O brilho do olhar virou insensatez. Sugaram meus planos e minha razão; sonhar virou ardência. Aquele olhar apertado, o gosto de menta no lábio trêmulo. A história que não podemos escrever... Não insista, não revelo. Eu só queria deleitar meus braços na sua calma, mas não, não se pode escrever. Estou suja, estou vaga, estou imprevisível. Há alguém que possa me servir mais calor que rancor? Há alguém que possa me perdoar por ser inconstantemente complexa? E há alguém? Não há. Não se pode escrever isso também. Junte as músicas, o meu cansaço, minha ansiedade, junte tudo que lhe dei por nada, e deixe mais inacabado que minha vida. Retroceda. Perdoe e me esqueça. Não posso escrever, não posso, não posso... Se não tenho você aqui, não posso escrever nossa história, não posso... Enfim, volta.

Teresa Coelho
07/06/2010

sexta-feira, 4 de junho de 2010

Céu

Hoje eu não quis acordar, nem dormir... Fiquei meio morta, meio viva. Meio alguém. A metade de mim já é muito para o que eu valho, é muito para o que ainda falta preencher. Eu era velha quando comecei a nascer por isso meu coração não bate mais vermelho, bate com todas as cores. Tracejo minha solidão com pontas de algodão queimado, enquanto recorto do meu pulso cicatrizes esquecidas no passado, no contratempo feito de sangue, água e sal. Já disse que o céu quase caiu em cima de mim essa madrugada? Veio correndo, flamejando pelas estrelas e se entalando pela escuridão, a imensidão fora o que o parara. Por isso estou na metade – metade fogo, grito, pavor, escândalo, ousadia, indecência. Já a outra sou eu, e bem, dessa não tenho muito que falar, mas se você quiser respirar no vácuo, fique à vontade.

(Teresa Coelho)
04/06/2010

terça-feira, 1 de junho de 2010

Entardecer

Sinto teu sangue pulsar nas minhas unhas e com o encéfalo rasgo tua roupa, e perfuro tua carne com o meu corpo.
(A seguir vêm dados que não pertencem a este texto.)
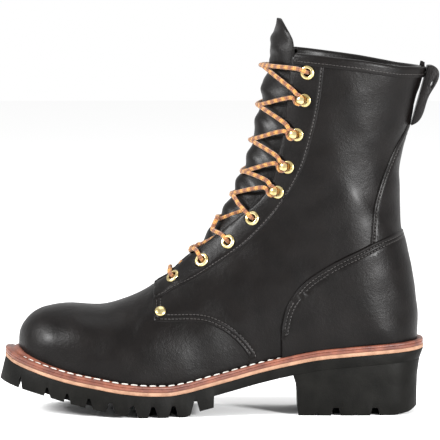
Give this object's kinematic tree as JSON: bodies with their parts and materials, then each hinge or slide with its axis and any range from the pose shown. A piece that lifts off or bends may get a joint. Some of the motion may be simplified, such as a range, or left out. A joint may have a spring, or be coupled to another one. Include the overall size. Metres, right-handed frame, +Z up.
{
  "type": "logger boot",
  "caption": "Tall laced logger boot for the left foot: hollow leather shaft and plain vamp, storm welt, lugged rubber sole and a high heel block.",
  "frame": {"origin": "on the floor under the middle of the heel block", "axes": "+Z up, +X from the toe towards the back of the heel, +Y towards the boot's inner side"},
  "size_m": [0.3248, 0.1112, 0.2909],
  "materials": {
    "black_leather": "oiled, soft sheen",
    "black_rubber": "matt",
    "welt_brown": "waxed edge",
    "midsole_tan": "raw edge",
    "brass": "polished",
    "cord": "braided"
  },
  "bodies": {
    "root": {"backstay": "black_leather", "collar_binding": "black_leather", "eyelet_inner_1": "brass", "eyelet_inner_2": "brass", "eyelet_inner_3": "brass", "eyelet_inner_4": "brass", "eyelet_inner_5": "brass", "eyelet_outer_1": "brass", "eyelet_outer_2": "brass", "eyelet_outer_3": "brass", "eyelet_outer_4": "brass", "eyelet_outer_5": "brass", "heel": "black_rubber", "heel_counter": "black_leather", "hook_inner_1": "brass", "hook_inner_2": "brass", "hook_inner_3": "brass", "hook_inner_4": "brass", "hook_outer_1": "brass", "hook_outer_2": "brass", "hook_outer_3": "brass", "hook_outer_4": "brass", "insole": "black_leather", "lace_bar": "cord", "lace_crossing_1": "cord", "lace_crossing_2": "cord", "lace_crossing_3": "cord", "lace_crossing_4": "cord", "lace_crossing_5": "cord", "lace_crossing_6": "cord", "lace_crossing_7": "cord", "midsole": "midsole_tan", "outsole": "black_rubber", "pull_loop": "black_leather", "rivet_inner": "brass", "rivet_outer": "brass", "tongue": "black_leather", "upper": "black_leather", "welt": "welt_brown"}
  },
  "joints": []
}
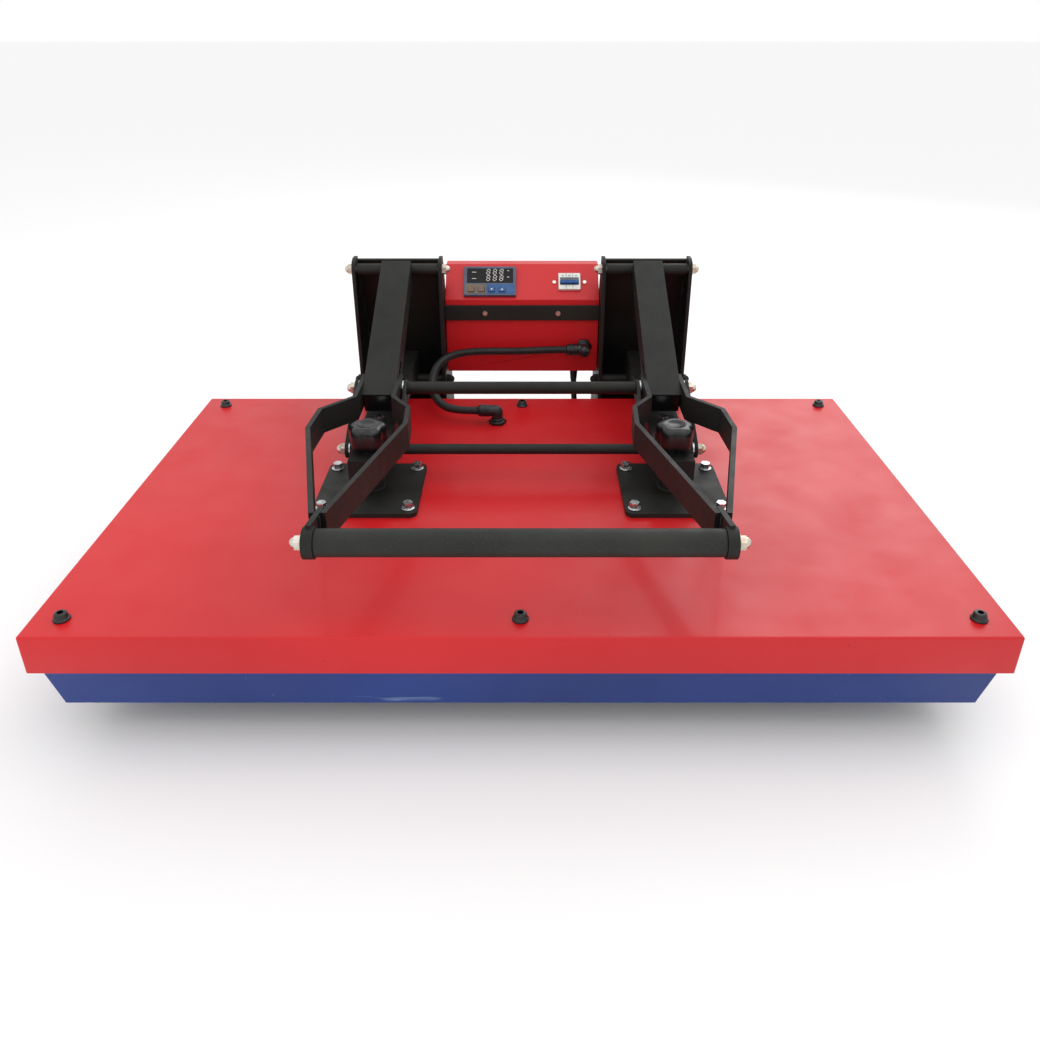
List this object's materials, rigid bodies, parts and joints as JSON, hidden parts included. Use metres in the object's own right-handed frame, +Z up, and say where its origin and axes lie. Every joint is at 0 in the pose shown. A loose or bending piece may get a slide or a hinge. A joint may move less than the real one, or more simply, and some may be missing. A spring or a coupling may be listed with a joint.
{
  "type": "large-format clamshell heat press",
  "caption": "Clamshell heat press with a wide red heated platen over a blue bed, toggle-linked lever arms with a cross handle, pressure knobs and a rear control box.",
  "frame": {"origin": "centre of the footprint, at the underside of the feet", "axes": "+Z up, +Y from the handle towards the hinges and control box, +X to the operator's right"},
  "size_m": [1.03, 0.936, 0.372],
  "materials": {
    "red_paint": "semi-gloss red enamel",
    "blue_paint": "satin dark blue enamel",
    "black_coat": "black powder coat, fine texture",
    "raw_steel": "plain steel",
    "zinc_steel": "yellow passivated zinc plate",
    "bright_steel": "bright zinc plate",
    "plate_alu": "machined and coated",
    "heater_metal": "matt heater sheath",
    "black_rubber": "matt moulded rubber",
    "grip_foam": "matt ribbed sleeve",
    "silicone": "matt light grey silicone",
    "mineral_wool": "matt fibrous felt",
    "black_plastic": "fine grained moulding",
    "case_plastic": "satin blue-grey moulding",
    "display_glass": "smoked display window",
    "button_plastic": "satin moulded key",
    "white_plastic": "white switch moulding",
    "blue_plastic": "blue toggle moulding",
    "cable_black": "flexible cable jacket"
  },
  "bodies": {
    "base": {"base_frame": "black_coat", "rubber_feet": "black_rubber", "bed_tray": "blue_paint", "bed_ribs": "raw_steel", "silicone_pad": "silicone", "tower_backs": "black_coat", "tower_foot_plates": "black_coat", "tower_side_plates": "black_coat", "upper_pivot_bolts": "zinc_steel", "hinge_bolts": "black_coat", "control_box": "red_paint", "box_back_panel": "red_paint", "box_strap": "black_coat", "controller_case": "case_plastic", "controller_display": "display_glass", "breaker_body": "white_plastic", "box_screws": "zinc_steel", "power_relay": "black_plastic", "elbow_box_end": "black_plastic", "conduit": "cable_black", "cord_gland": "black_plastic", "mains_cord": "cable_black", "cord_coil": "cable_black", "mains_plug": "black_plastic"},
    "platen": {"lower_arms": "black_coat", "hinge_legs": "black_coat", "base_plates": "black_coat", "screw_sockets": "black_coat", "hex_bolts": "bright_steel", "platen_cover": "red_paint", "cover_caps": "black_plastic", "heating_plate": "plate_alu", "heater_rods": "heater_metal", "insulation_wool": "mineral_wool", "plate_spacers": "raw_steel", "elbow_cover_end": "black_plastic"},
    "handle_frame": {"upper_arms": "black_coat", "arm_end_caps": "black_plastic", "arm_sleeves": "black_coat", "fork_tines": "black_coat", "handle_eyes": "black_coat", "handle_rod": "bright_steel", "handle_nuts": "zinc_steel"},
    "links": {"link_plates": "black_coat", "upper_cross_tube": "black_coat", "lower_cross_tube": "black_coat", "link_shafts": "bright_steel", "link_nuts": "zinc_steel", "link_washers": "bright_steel"},
    "grip": {"handle_grip": "grip_foam"},
    "knob_left": {"star_knob_left": "black_plastic", "pressure_screw_left": "bright_steel"},
    "knob_right": {"star_knob_right": "black_plastic", "pressure_screw_right": "bright_steel"},
    "toggle": {"breaker_toggle": "blue_plastic"},
    "key_set": {"button_set": "button_plastic"},
    "key_shift": {"button_shift": "button_plastic"},
    "key_down": {"button_down": "button_plastic"},
    "key_up": {"button_up": "button_plastic"}
  },
  "joints": [
    {"name": "platen_hinge", "type": "hinge", "parent": "base", "child": "platen", "pos_m": [0, 0.268, 0.165], "axis": [-1, 0, 0], "range_deg": [0, 42], "deforming": ["conduit"]},
    {"name": "upper_arm_hinge", "type": "hinge", "parent": "base", "child": "handle_frame", "pos_m": [0, 0.262, 0.355], "axis": [-1, 0, 0], "range_deg": [0, 70.2]},
    {"name": "link_hinge", "type": "hinge", "parent": "platen", "child": "links", "pos_m": [0, -0.064, 0.195], "axis": [-1, 0, 0], "range_deg": [-73.5, 0]},
    {"name": "grip_roll", "type": "hinge", "parent": "handle_frame", "child": "grip", "pos_m": [0, -0.368, 0.238], "axis": [1, 0, 0], "continuous": true},
    {"name": "knob_left_turn", "type": "hinge", "parent": "platen", "child": "knob_left", "pos_m": [-0.199, -0.095, 0.2], "axis": [0, 0, 1], "range_deg": [-720, 720]},
    {"name": "knob_right_turn", "type": "hinge", "parent": "platen", "child": "knob_right", "pos_m": [0.199, -0.095, 0.2], "axis": [0, 0, 1], "range_deg": [-720, 720]},
    {"name": "toggle_tilt", "type": "hinge", "parent": "base", "child": "toggle", "pos_m": [0.078, 0.30081, 0.32346], "axis": [1, 0, 0], "range_deg": [-50, 0]},
    {"name": "key_set_press", "type": "slide", "parent": "base", "child": "key_set", "axis": [0, 0.6996, -0.7145], "range_m": [0, 0.0012], "stiffness_N_per_m": 400, "springref_m": -0.0004},
    {"name": "key_shift_press", "type": "slide", "parent": "base", "child": "key_shift", "axis": [0, 0.6996, -0.7145], "range_m": [0, 0.0012], "stiffness_N_per_m": 400, "springref_m": -0.0004},
    {"name": "key_down_press", "type": "slide", "parent": "base", "child": "key_down", "axis": [0, 0.6996, -0.7145], "range_m": [0, 0.0012], "stiffness_N_per_m": 400, "springref_m": -0.0004},
    {"name": "key_up_press", "type": "slide", "parent": "base", "child": "key_up", "axis": [0, 0.6996, -0.7145], "range_m": [0, 0.0012], "stiffness_N_per_m": 400, "springref_m": -0.0004}
  ],
  "couplings": [
    {"joint": "upper_arm_hinge", "follows": "platen_hinge", "ratio": 1.669},
    {"joint": "link_hinge", "follows": "platen_hinge", "ratio": -1.746}
  ]
}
Caiu a tarde, e todos os meus delírios escoem para baixo da respiração falha que ofega nesse quarto, extremamente íntima, sem delicadeza, nem compostura. Desfaço-me. Levanto-me tonta de saudade, minha visão embaçada e perdida num branco, na lembrança dos teus suspiros. Suspiros? Eu disse suspiros? Perdão, mas estão na minha insaciável imaginação. Ando por esse cubículo no escuro, tateando a parede gelada até me arrepiar, até me machucar com algum lixo no canto do meu ermo, até cansar de te procurar em mim e em tudo que eu toco. Mas a verdade é que eu nunca canso. Eu vou me arrastar no teu amasso, eu vou implorar pedaços do teu grito, eu vou jogar tuas pernas na minha cintura, eu vou... Eu vou! Tu irás sentir a alma falando e sair quicando pelos poros, envenenada e viva. Viva! Viver é sair descalço e voltar sem os pés. Entardecer é tão triste. Todavia só sei oferecer tristeza e libido, o meu riso vem do acaso. O pináculo da solidão é o meu caminho delimitado, promíscuo, sujo... Sujei-me ao nascer e quanto mais tento me purificar mais inconstante fico. Estou sendo estuprada pela vida e a alma é meu gozo. Disseste que viria me ver ao final de cada dia, por isso te espero no fim de cada noite... Espero.